I will bless the LORD, who hath given me counsel: my reins also instruct me in the night seasons. Psalm 16:7 (KJV)
Day unto day uttereth speech, and night unto night sheweth knowledge. Psa 19:2 (KJV)
What I tell you in darkness, that speak ye in light: and what ye hear in the ear, that preach ye upon the housetops. Mat 10:27 (KJV)
Join me as I turn my attention tonight to the second part of the first scripture quoted above; my reins also instruct me in the night seasons. It will be helpful to take a full reading of Psalm 16 before examining this verse more closely. The Psalmist (David) in verse 7 describes an experience in his walk with God, which we may well confirm to be a spiritual principle. The word “reins” literally refers to one’s “inside” and is used to mean one’s inner man or the unseen person. Many versions translate the word as “heart”. The other key expression you immediately notice is “night seasons”. This expression is of interest to me as one who often seeks to understand the times, and respond appropriately. It was no surprise to me that I was assigned to stay in the room of the “Sons of Issachar” when I lived in the NCCF family house in Ebonyi state. Of a truth, it was no coincidence.

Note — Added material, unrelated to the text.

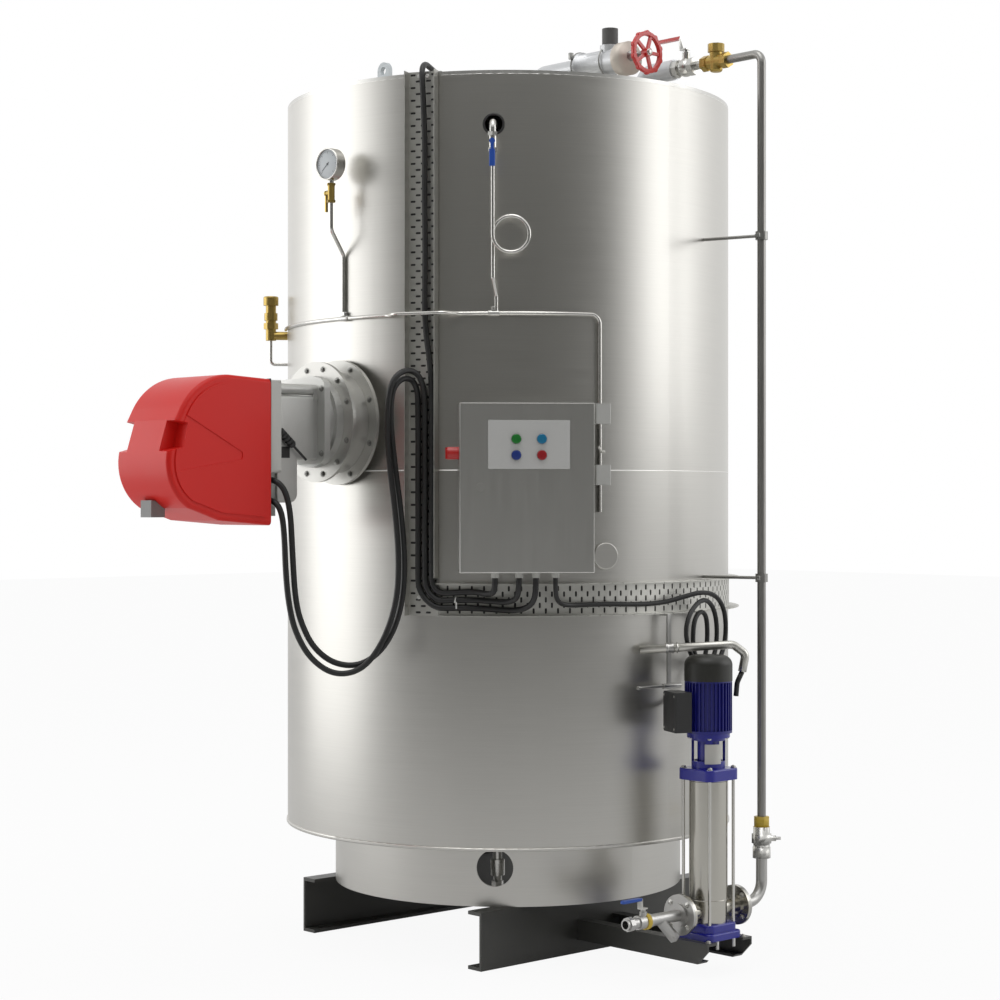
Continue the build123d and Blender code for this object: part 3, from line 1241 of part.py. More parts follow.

The night season is easily identified by the absence of light and clarity. Vision may be limited, and one often needs a guiding light to avoid stumbling and collisions. The night season is also a period of reduced activity, when people are less busy and quietness prevails. Pomp and pageantry is absent and men are often left with their own thoughts and the reality of who they are in the night seasons. In this season, the Psalmist says his heart instructs him. I am convinced that God does bring us into this season once and again to communicate critical issues to us before causing us to enter into the light of day.
While many of us often long for daytime (for good reason), God is also much interested in the night seasons of our lives. The second scripture quoted above shows that God brings us into knowledge in the night seasons, while he speaks through us in the day. It is important for every believer to understand and walk in this truth. The night time is for the abundance of revelation. The third passage above also shows Jesus telling his disciples to speak in the light what they hear in the darkness and to declare loudly that which they hear quietly. At the mouth of two or three witnesses, every truth is established. Having said this, it is crucial to respond appropriately to the night seasons of our lives. The first thing not to do is start trying to light our own fires or make the night go away (Isa. 50:10-11). There is a very strong tendency for us to try to do things our way and make the light come again. The scripture says we should “trust in the name of the Lord, and stay upon our God.” The next thing to do is to settle down and be still, not hustling up and down. When Jesus wanted to feed the multitudes, his first instruction to the people was to “sit down” (Mar. 8:6a). Scripture also says you should “commune with your own heart upon your bed, and be still. Selah.” (Ps. 4:4b). When this happens, we begin to hear the very words of God in our heart as we look into the Scripture, having laid aside all our thoughts and plans. Usually, what God is thinking is far beyond what we can think or imagine.
The instructions that come in those night seasons are usually what sustain us in the light of day. So they are crucial and sometimes destiny-determining. And they only come when we truly observe the quietness that belongs to the night seasons. If in the night seasons, we are restless and busy, we may be unable to surmount the challenges that the day brings because we were not instructed in the night seasons. Do you find that you are in a night season of your life? Then observe quietness and listen, for God is waiting to reveal things to you. I pray the Lord grants that we may always discern the times and respond appropriately. Amen.